Shay has campaigned in many countries for extraterritorial jurisdiction laws that bring travelling child abusers to justice in their own countries. In Australia, the Passport Legislation Amendment (Overseas Travel by Child Sex Offenders Bill 2017) prevents 20,000 convicted pedophiles from leaving Australia and engaging in child sex tourism. Then Foreign Affairs Minister Julie Bishop promoted this legislation.

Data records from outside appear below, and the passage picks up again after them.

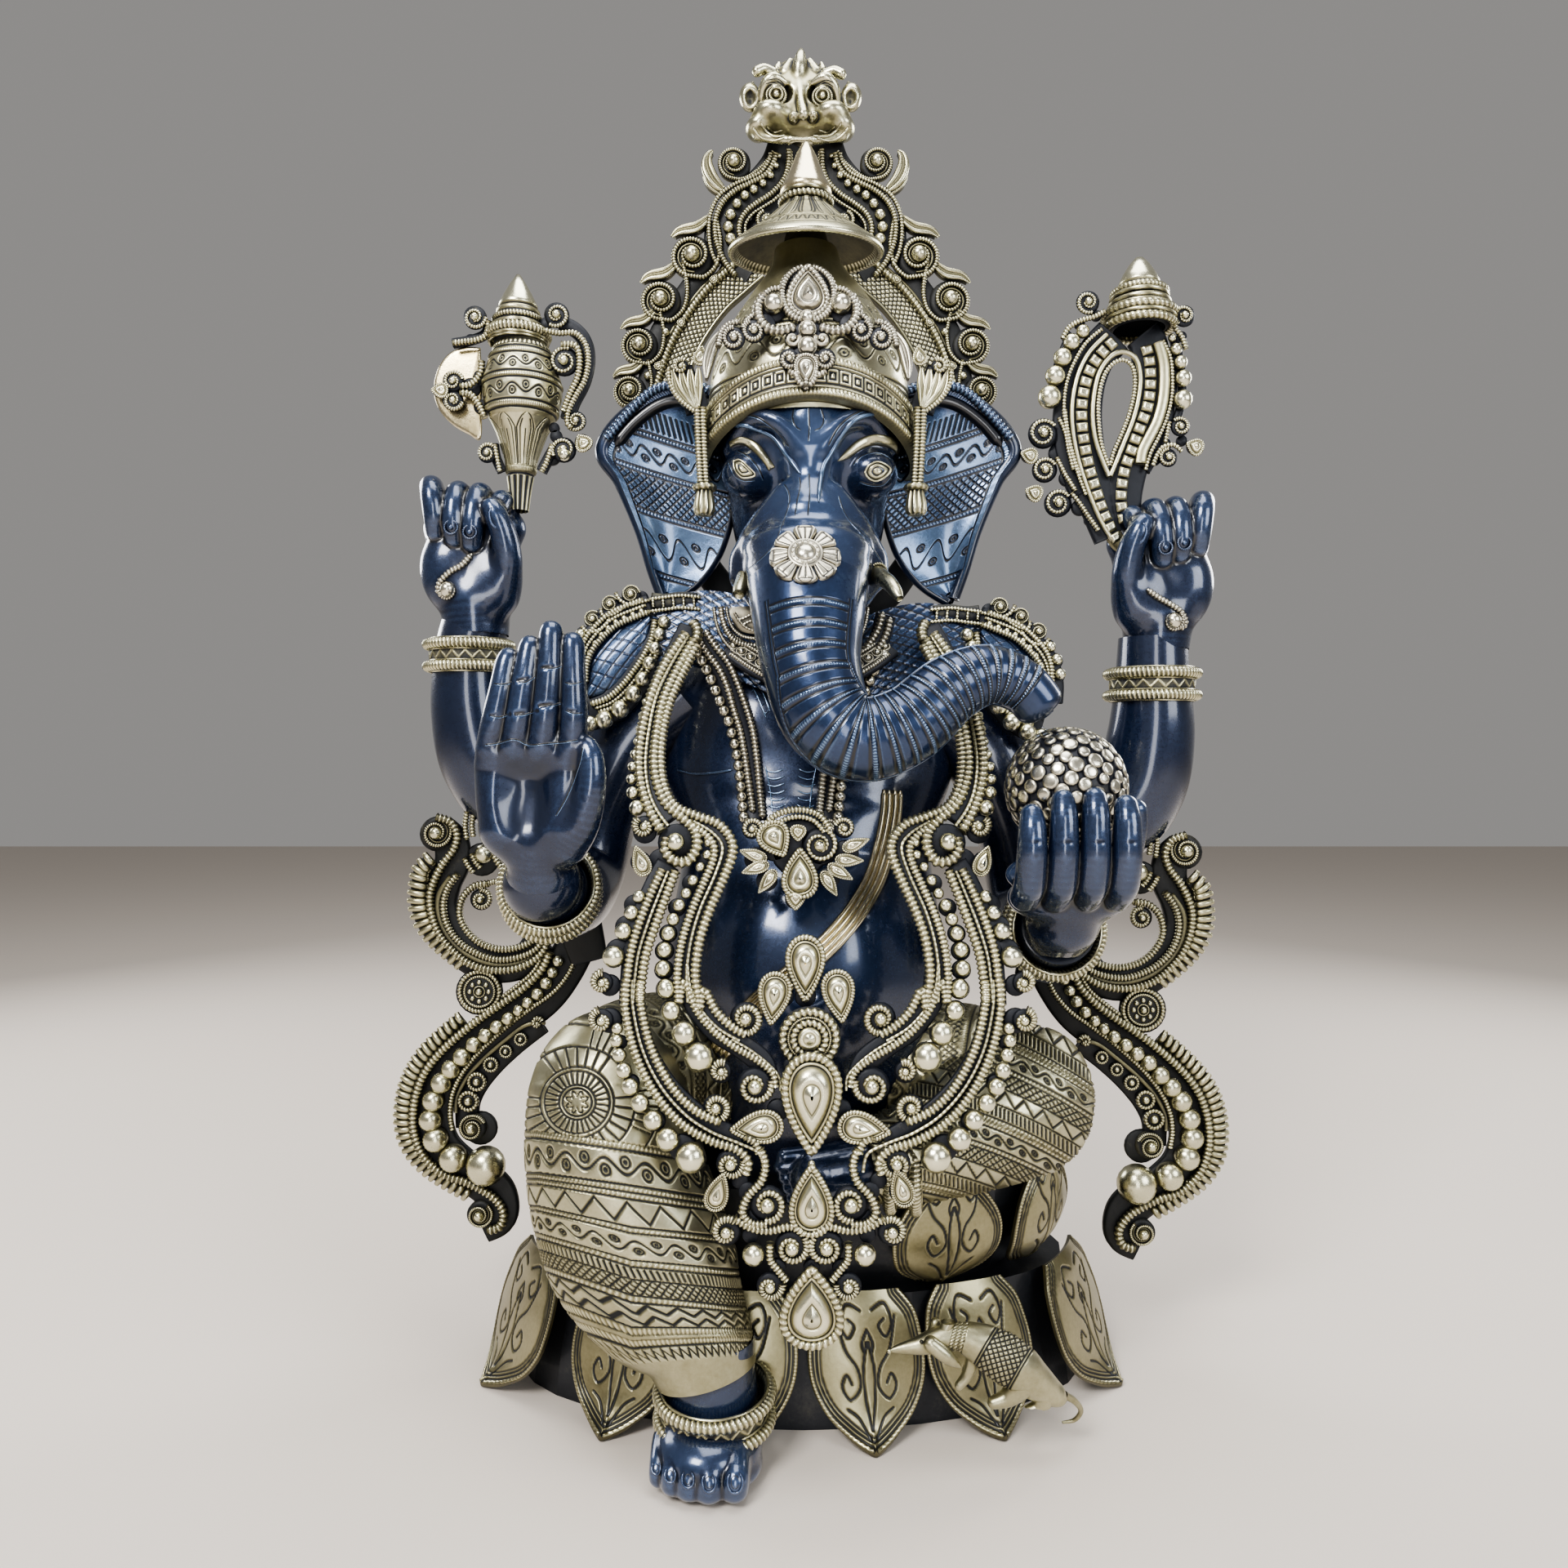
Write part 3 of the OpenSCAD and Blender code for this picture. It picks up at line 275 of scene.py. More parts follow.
def ball(m, c, r, n=12, W0=0.35, W1=0.95, squash=(1, 1, 1), face=(0, -1, 0)):
    k = max(4, n // 2 + 1)
    th = np.linspace(0, PI, k)
    ph = np.linspace(0, 2 * PI, n, endpoint=False)
    d = np.stack([np.sin(th)[:, None] * np.cos(ph), np.sin(th)[:, None] * np.sin(ph), np.broadcast_to(np.cos(th)[:, None], (k, n))], -1)
    V = np.asarray(c) + d * r * np.asarray(squash)
    w = d @ np.asarray(face, float)
    W = W0 + (W1 - W0) * np.clip(w * 0.7 + 0.5, 0, 1)
    m.add(V, gridq(k, n, False, True)[:, ::-1], None, W.ravel())
    return m


def bead_row(m, rows, r=None, gap=1.06, n=10, W0=0.35, lift=0.0, squash=(1, 0.85, 1)):
    """Beads touching along a path; rows may carry the radius."""
    C, s = curve(rows, 0.5)
    rr = C[:, 3] if C.shape[1] > 3 else np.full(len(C), float(r))
    p = rr[0]
    while p < s[-1] + 1e-6:
        i = min(len(C) - 1, int(np.searchsorted(s, p)))
        c = C[i, :3] + np.array([0, -lift, 0])
        ball(m, c, rr[i], n, W0, squash=squash)
        p += 2 * rr[i] * gap
    return m


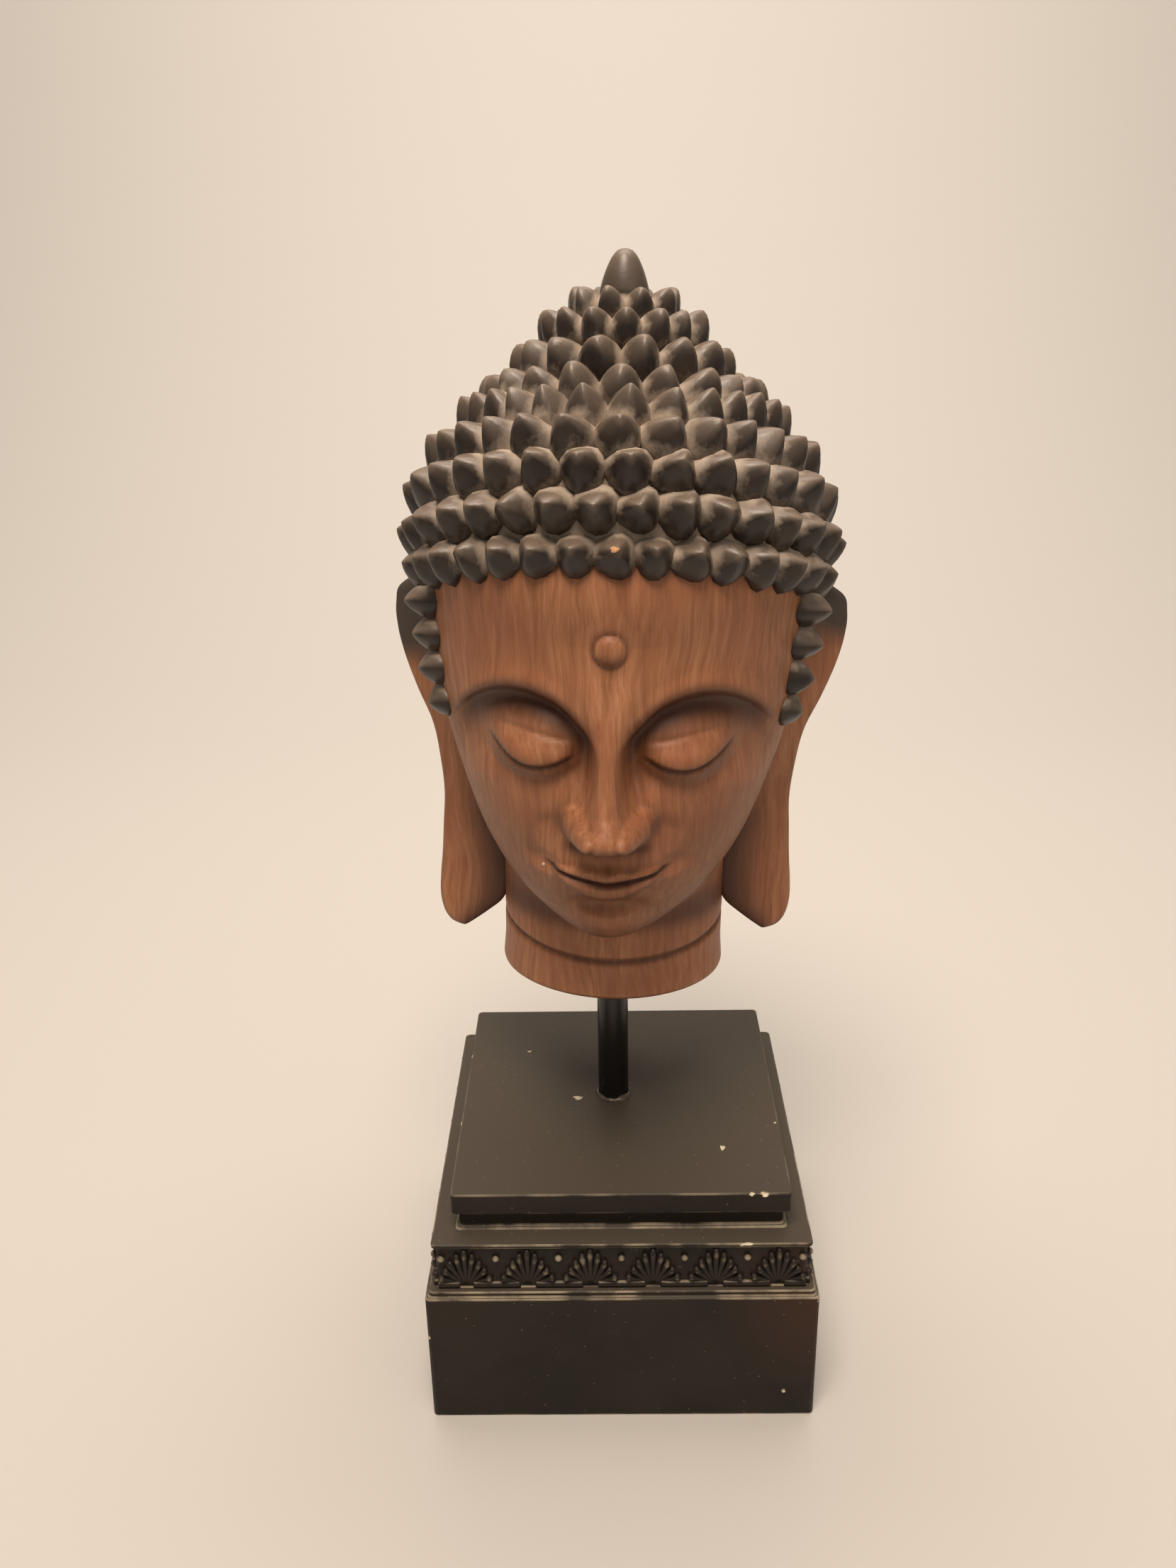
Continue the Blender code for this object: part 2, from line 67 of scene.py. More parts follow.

More than 2000 children have been rescued, healed and given a new life through the work of the PREDA. In 1976, Shay began Preda Fair Trade to help indigenous people. He developed an export business for baskets and later for dried mangoes and mango puree that pays fair prices to 620 farmers. This helps reduce poverty and provides an alternative to human trafficking of children of tenant farmers. Shay has been nominated for the Nobel Peace Prize four times.

I enjoyed working with Shay in English-speaking groups at two Vatican conferences, in Bangkok in 2010 and Rome in 2015. The conferences focused on homelessness, forced prostitution and human trafficking. At the end of the 2015 conference, our 42 delegates had an audience with Pope Francis, meeting him individually. Shay showed his photos to some diplomats in Rome who had been trying for a long time to get an audience. Asked how he did it, Shay laughed, ‘He asked to see me!’

 

PARTICULAR CALLING
Recently, I had been using First Belong to God: On Retreat with Pope Francis by Austen Ivereigh for prayer. Towards the end, there were some points that kept drawing me back. Pope Francis had said: ‘If the people of God have a particular calling at this time, it is to do what Jesus did: he came to strengthen and deepen the bonds of belonging – of the people to God and to each other.’

‘Our proclamation begins today, there where we live. And it does not begin by trying to convince others, but by bearing witness every day to the beauty of the Love that looked upon us and lifted us up. The Church grows . . . by attraction.

‘What allows us to do this is the Spirit; the Spirit shows us how and gives us the means.’

Ivereigh describes Pope Francis’ nine-hour flight to Mongolia to meet with the country’s Catholics, barely 1400 of them and 200 more who had come from China.

He suggests we imagine Francis saying to us, ‘God loves littleness and through it loves to accomplish great things, as Mary herself bears witness. Do not be concerned about small numbers, limited success or apparent irrelevance. This is not how God works. Let us keep our gaze fixed on Mary, who in her littleness is greater than the heavens, for within her she bore the One whom the heavens and the highest heavens cannot contain.’